Manchester school-children's Monday evening concerts in the 1930s were hardly less sumptuously provided with printed notes. I well remember reading one of these about the Elgar Violin Concerto which mentioned Elgar's 'characteristic fall of a seventh. 'Eh, Simpkins, wot's a seventh?', I whispered to my companion - but he didn't know either; so instead of listening to this stunning music I spent the next 50 minutes or so trying to imagine what a 'seventh' might be and how it related to what I was hearing for the first time.

Indeed reading about it rather
than listening to the actual performance
might even be the more
rewarding element of many concerts of this nature...

Assuming the audience to be made up solely of erudite music students and other fashionable intellectuals who can all be expected to be familiar with technical processes and the current in-jargon (such as at up-market contemporary music festivals) it might well be part of the general frisson of intellectual superiority to provide learned dissertations about the music. Indeed reading about it rather than listening to the actual performance might even be the more rewarding element of many concerts of this nature: all that animated conversation in the bar afterwards: so stimulating!

But most listeners are not like this. They are certainly curious to know something about unfamiliar music, but lack technical understanding. Even were they to be provided with full scores of the works to be performed and literary descriptions of the course of the music being heard, this would not serve the prime purpose of listening to music. At one time it was rather smart to be seen at concerts with miniature scores in hand. In the case of a first performance this would hardly be possible- though there have been exceptions: for the first performance of Elgar's Falstaff at the Leeds Festival of 1913 miniature scores were on sale before the work had even been rehearsed - enterprise indeed on the part of Novello's of those days.

Another question arises: when, if at all, do listeners actually read the programme? Unless it is available some days beforehand - and some societies at one time actually provided their patrons with this highly commendable service, sending out the programme a week or so before the concert, much in the same way that a festival brochure nowadays prints all the programmes in one book - few people, even if they arrive at the hall in good time, trouble to read the programme carefully; they are distracted by social niceties such as making conversation with friends or acquaintances they chance to meet. But the more inquisitive listener does tend to read the programme afterwards when he gets home and this can be a useful aid to understanding what one has just heard.

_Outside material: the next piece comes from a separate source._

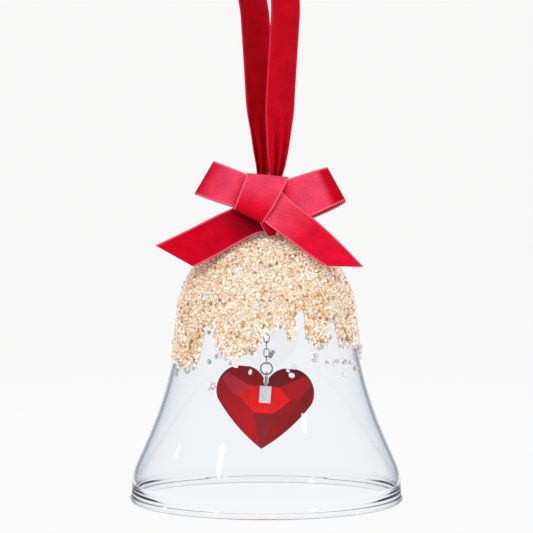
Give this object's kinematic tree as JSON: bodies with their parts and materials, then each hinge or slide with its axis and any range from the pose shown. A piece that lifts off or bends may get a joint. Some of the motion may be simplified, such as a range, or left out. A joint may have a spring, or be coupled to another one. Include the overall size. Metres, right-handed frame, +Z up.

What, then, should be the intention of a printed programme note? I have seen some absolutely dreadful, pathetic attempts to write programme notes, where the writer has not the faintest idea what to say and can only fall back on lame, lifeless, pseudo-descriptions of the progress of the music, written in dull, leaden words that fail to leap from the page and stimulate the reader's imagination (because the writer himself possesses none).

Mere catalogues of what instruments are employed, for instance, resemble nothing more stimulating than a builder's-merchant's order form. It has to be admitted that perhaps the majority are like this - quite useless and unrevealing, often mere pretentious, pseudo-intellectual rubbish. You know the sort of thing: '...the second subject, in the relative major key, is first heard in the horns and this is followed four bars later by an arabesque-like motif from the violas...'. Technically correct, no doubt: but it tells us nothing about how the music sounds or its emotional significance.

Here we find the kernel of
the problem: music just cannot
be described in words

Here we find the kernel of the problem: music just cannot be described in words; it is a language that in the real sense of its own meaning cannot be translated. Concepts in German or Russian may be translated into Urdu, Icelandic or Swahili, for they are conveyed in a spoken language. Although music is a universal language it is not capable of conveying concepts and thus possesses no relation at all to verbal languages. It may well appear to do so when it is allied to vocal music, but this is really an illusion: music which illustrates poetry only does so by analogy and not by giving any form of translation carrying a precise meaning.  

This, then, is the problem of the programme annotator: how to explain what music means. The simple answer is that it does not mean anything in the literal sense. Of course we all realise this, but we still hope that in some way a writer can explain it to us. He cannot; what he can do is to place the music in some analogous context by which it might be heard by each listener in his or her own intellectual and emotional way. In practice, this means that some salient pointers are almost always essential: the era in which the composer lived; his cultural and social background; the musical resources and fashions available to him; the multifarious extra-musical influences he experienced as well as the purely musical ones.

High among these would be the other arts - literature, painting, poetry, architecture and dance; the political atmosphere of the times; an awareness of human relations, of nature, animals, climate, philosophy (this latter perhaps most of all to the really serious composer); and every other facet of human thought and past experience that drives the creative artist.

This, then, might be the ideal that a programme annotator should set out to provide: to set the scene, as it were, to try to assess the situation as it might have appeared to the composer; to try to divine what motivated, or in the loftiest sense of that over-used word, inspired him.